O futuro da acessibilidade

Controle de Xbox com setas saindo de cada botão.

Mapear botões pode ajudar pessoas com mobilidade limitada

Em sua percepção, são exatamente as pessoas cegas, com nenhum ou baixíssimo resíduo visual, que mais sofrem com a ausência de uma acessibilidade efetiva nos jogos. Ao lado das pessoas surdas, que dominam a língua de sinais e não o português como primeira língua, esse é o grupo mais impactado pela natureza audiovisual dessa mídia.

“Claro que o mundo dos jogos é prioritariamente visual, desenvolvemos um jogo em torno do visual. Então pessoas cegas estão mais impedidas de acessarem games do que pessoas surdas,” reflete Nicole. Enquanto a surdez dificulta a performance, a cegueira pode impedir um jogador até mesmo de encontrar as configurações de acessibilidade.

Mesmo que tenham surgido muitos avanços na área nos últimos anos, existe uma urgência na implementação de mais recursos de acessibilidade voltados para a comunidade cega e surda, como leitores de tela e áudio 3D. “Basicamente [é preciso] pensar que, na hora do desenvolvimento do game, todo estímulo sonoro deve ser visual e vice e versa, precisam ser correspondentes,” sugere. Para que cada vez mais gente seja incluída, precisa haver um maior investimento na área, compatível com a importância desse grupo para o mercado.

“Eles não percebem a diferença que esse público faz no consumo,” aponta Nicole, “Uma pessoa com deficiência visual chegar a comprar um console, como um Playstation 5 que custa por volta de R$7 mil, não sei ao certo, simplesmente para jogar The Last Of Us Part I, que teve o remake com audiodescrição embutida no jogo, e a segunda parte, que revolucionou a indústria de games em acessibilidade.”
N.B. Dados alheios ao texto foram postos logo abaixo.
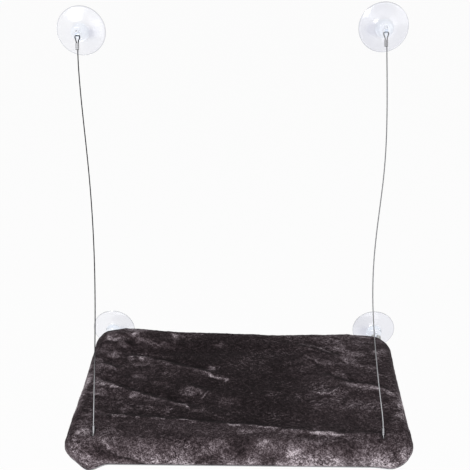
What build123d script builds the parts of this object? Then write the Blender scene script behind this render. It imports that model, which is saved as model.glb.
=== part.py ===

O valor estimado pode ser bem acima do atual, que orbita em torno de R$4500, mas se aproxima do preço de importação de um quadstick. Sem importação oficial no Brasil, este controle específico para ser jogado usando apenas a boca revela outra realidade lamentável que vivem as pessoas com deficiência física nos membros superiores: a inexistência de hardware dedicado em território nacional.

A principal forma de interação em qualquer console dedicado, do Nintendo Switch ao PlayStation, é o controle, que nem sempre atende as necessidades dos jogadores. O Xbox é pioneiro quando o assunto são controles adaptáveis, que podem ser modificados para diferentes necessidades, mas quando algo mais específico é necessário, os jogadores com deficiência física precisam recorrer a organizações como a supracitada Ablegamers. “Eles têm um trabalho muito forte de adaptação de controle para pessoas com deficiência física,” comenta Nicole.

Recentemente, a instituição de caridade realizou uma arrecadação coletiva de fundos para financiar a importação de novos controles. E quem quiser ajudar, basta ficar ligado nas redes sociais da organização, que realiza eventos e parcerias com certa frequência, sempre dando destaque para a importância da comunidade de jogadores PcD.

Há muito o que melhorar nas condições de acesso da comunidade PcD ao universo gamer, mas aos poucos novos passos são dados rumo a um mundo mais inclusivo. Até mesmo a maior feira de games da América Latina, a BGS 2022, se mostrou aliada na inclusão PcD, disponibilizando entrada gratuita para pessoas com deficiência em todos os dias do evento. Assim, aos poucos, vamos cultivando uma comunidade que funcione para todos e não apenas para alguns.